### PROMPT
Copy only this: the line containing "# Everything is", the line containing "in imported if", and every line between them, exactly as written.

### AVAILABLE DATA

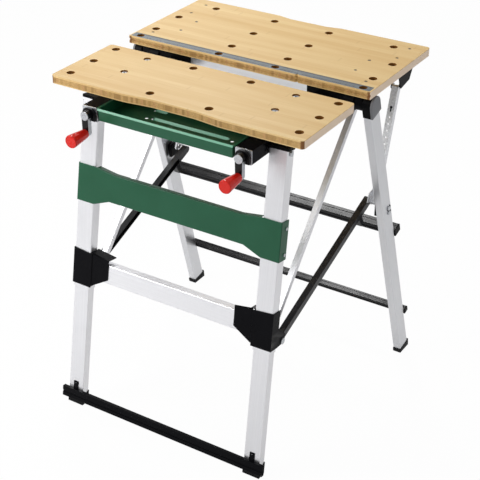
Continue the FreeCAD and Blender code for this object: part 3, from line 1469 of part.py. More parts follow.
cut(stay, "YZ", [circle(hook_mid, hook_top - s.stay_hook_reach * 0.75, s.stay_hole_radius),
                 circle(hook_mid, s.stay_hook_reach / 2 - stay_length, s.stay_hole_radius)],
    -s.overrun, s.stay_sheet + s.overrun)
stay_mid = s.stay_width / 2
web_holes = [circle(stay_mid, -s.stay_hole_start - s.stay_hole_pitch * count, s.stay_hole_radius)
             for count in range(11)]
key = s.stay_key_radius
web_holes.append(circle(stay_mid, -s.stay_key_place, key))
cut(stay, "XZ", web_holes, -stay_r - s.overrun, s.stay_sheet - stay_r + s.sliding_gap)
cut(stay, "XZ", [capsule(stay_mid, -s.stay_key_place - s.stay_key_slot, s.stay_key_slot_radius,
                         -s.stay_key_place)], -stay_r - s.overrun, s.stay_sheet - stay_r + s.sliding_gap)
cut(stay, "YZ", [circle(0, 0, s.stay_pin_radius + s.running_gap),
                 circle(0, -stay_length, s.stay_hook_radius)],
    -s.overrun, s.stay_width + s.overrun)
mirrored("stay_left", stay)

# Braces: silver square tube from the leg bracket up to the rear jaw, with rounded flattened ends.
brace = new_body("brace_right", brace_inner_x, link_y, link_z, -brace_lean)
brace_r = s.brace_width / 2
pad(brace, "YZ", [[
    (brace_r, brace_length),
    (0, brace_length + brace_r, brace_r),
    (-brace_r, brace_length, brace_r),
    (-brace_r, 0),
    (0, -brace_r, brace_r),
    (brace_r, 0, brace_r),
]], 0, s.brace_width)
cut(brace, "XY", [box(s.brace_wall, s.brace_width - s.brace_wall, s.brace_wall - brace_r, brace_r - s.brace_wall)],
    -brace_r - s.overrun, brace_length + brace_r + s.overrun)
cut(brace, "YZ", [circle(0, 0, s.link_pin_radius + s.running_gap),
                  circle(0, brace_length, s.brace_pin_radius)], -s.overrun, s.brace_width + s.overrun)
mirrored("brace_left", brace)

# Struts: black channel, open to the middle of the table, with a moulded handle end and its finger lug.
strut = new_body("strut_right", strut_inner_x, link_y, link_z, -strut_lean)
strut_r = s.strut_depth / 2
handle = s.strut_handle_half
handle_low = strut_length - s.strut_handle + handle
lug_low = strut_length - s.strut_lug_place - s.strut_lug_width / 2
lug_high = lug_low + s.strut_lug_width
pad(strut, "YZ", [[
    (strut_r, handle_low),
    (-strut_r, handle_low),
    (-strut_r, 0),
    (0, -strut_r, strut_r),
    (strut_r, 0, strut_r),
]], 0, s.strut_width)
cut(strut, "XY", [box(-s.overrun, s.strut_width - s.strut_sheet, s.strut_sheet - strut_r, strut_r - s.strut_sheet)],
    -strut_r - s.overrun, handle_low)
pad(strut, "YZ", [[
    (handle, handle_low),
    (handle, strut_length),
    (0, strut_length + handle, handle),
    (-handle, strut_length, handle),
    (-handle, handle_low),
]], 0, s.strut_width)
pad(strut, "YZ", [[
    (strut_r - s.strut_sheet, lug_low),
    (s.strut_lug_reach, lug_low + s.strut_lug_width / 4),
    (s.strut_lug_reach, lug_high),
    (strut_r - s.strut_sheet, lug_high),
]], 0, s.strut_width)
cut(strut, "YZ", [circle(0, 0, s.link_pin_radius + s.running_gap)], -s.overrun, s.strut_width + s.overrun)
mirrored("strut_left", strut)

# Everything is worked out, checked and written.
doc.recompute()
faults = []
for item in doc.Objects:
    if "Invalid" in item.State or "Error" in item.State:
        faults.append(f"{item.Label}: {item.State}")
for before, feature in cuts:
    if not feature.Shape.Volume < before.Shape.Volume:
        faults.append(f"{feature.getParentGeoFeatureGroup().Label}: {feature.Name} cuts nothing")
for piece in pieces:
    if piece.Shape.isNull() or not piece.Shape.isValid():
        faults.append(f"{piece.Label}: no valid shape")
if faults:
    raise RuntimeError("; ".join(faults))

os.makedirs("parts", exist_ok=True)
for piece in pieces:
    piece.Shape.exportStep(f"parts/{piece.Label}.step")
print(f"{len(pieces)} pieces")
for label, spot in (
        ("fold", (s.fold_y, -s.fold_drop)), ("hinge", (hinge_y, -s.hinge_drop)),
        ("link", (link_y, link_z)), ("stud", (stud_y, stud_z)),
        ("brace", (brace_y, -s.hinge_drop)), ("stay", (stay_y, stay_z))):
    place = datum(0, *spot)
    print(label, round(place.y, 4), round(place.z, 4))
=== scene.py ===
import math
import bmesh
import bpy
from mathutils import Matrix, Vector


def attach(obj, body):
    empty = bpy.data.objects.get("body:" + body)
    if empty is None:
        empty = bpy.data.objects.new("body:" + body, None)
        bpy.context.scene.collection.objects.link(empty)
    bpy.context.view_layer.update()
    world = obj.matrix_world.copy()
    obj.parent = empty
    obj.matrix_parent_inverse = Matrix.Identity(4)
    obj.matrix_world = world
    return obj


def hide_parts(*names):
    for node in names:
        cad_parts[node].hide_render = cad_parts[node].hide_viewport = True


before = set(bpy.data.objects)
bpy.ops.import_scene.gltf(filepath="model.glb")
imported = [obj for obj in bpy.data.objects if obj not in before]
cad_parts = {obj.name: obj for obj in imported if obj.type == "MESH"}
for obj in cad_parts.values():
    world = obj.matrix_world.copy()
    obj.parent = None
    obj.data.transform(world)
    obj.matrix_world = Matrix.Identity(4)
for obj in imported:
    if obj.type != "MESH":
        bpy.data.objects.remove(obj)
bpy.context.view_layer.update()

# A folding work table with two clamping jaws. X runs to the right along the jaws, Y to the rear and
# Z up from the floor, in metres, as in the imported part. Sizes below are in millimetres unless they say so.
scene = bpy.context.scene

# Studio. A wide white paper sweep under the table, a large soft box at the front left, weaker ones on the
# right and behind, and an even white surround, as for a catalogue picture. The camera stands where the
# photographer stood: to the front right of the table, well above the jaws, with a long lens.


def linear(code):
    """The linear colour of an sRGB hex value."""
    parts = [int(code[at:at + 2], 16) / 255 for at in (0, 2, 4)]
    return [c / 12.92 if c <= 0.04045 else ((c + 0.055) / 1.055) ** 2.4 for c in parts] + [1.0]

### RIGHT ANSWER
# Everything is worked out, checked and written.
doc.recompute()
faults = []
for item in doc.Objects:
    if "Invalid" in item.State or "Error" in item.State:
        faults.append(f"{item.Label}: {item.State}")
for before, feature in cuts:
    if not feature.Shape.Volume < before.Shape.Volume:
        faults.append(f"{feature.getParentGeoFeatureGroup().Label}: {feature.Name} cuts nothing")
for piece in pieces:
    if piece.Shape.isNull() or not piece.Shape.isValid():
        faults.append(f"{piece.Label}: no valid shape")
if faults:
    raise RuntimeError("; ".join(faults))

os.makedirs("parts", exist_ok=True)
for piece in pieces:
    piece.Shape.exportStep(f"parts/{piece.Label}.step")
print(f"{len(pieces)} pieces")
for label, spot in (
        ("fold", (s.fold_y, -s.fold_drop)), ("hinge", (hinge_y, -s.hinge_drop)),
        ("link", (link_y, link_z)), ("stud", (stud_y, stud_z)),
        ("brace", (brace_y, -s.hinge_drop)), ("stay", (stay_y, stay_z))):
    place = datum(0, *spot)
    print(label, round(place.y, 4), round(place.z, 4))
=== scene.py ===
import math
import bmesh
import bpy
from mathutils import Matrix, Vector


def attach(obj, body):
    empty = bpy.data.objects.get("body:" + body)
    if empty is None:
        empty = bpy.data.objects.new("body:" + body, None)
        bpy.context.scene.collection.objects.link(empty)
    bpy.context.view_layer.update()
    world = obj.matrix_world.copy()
    obj.parent = empty
    obj.matrix_parent_inverse = Matrix.Identity(4)
    obj.matrix_world = world
    return obj


def hide_parts(*names):
    for node in names:
        cad_parts[node].hide_render = cad_parts[node].hide_viewport = True


before = set(bpy.data.objects)
bpy.ops.import_scene.gltf(filepath="model.glb")
imported = [obj for obj in bpy.data.objects if obj not in before]
cad_parts = {obj.name: obj for obj in imported if obj.type == "MESH"}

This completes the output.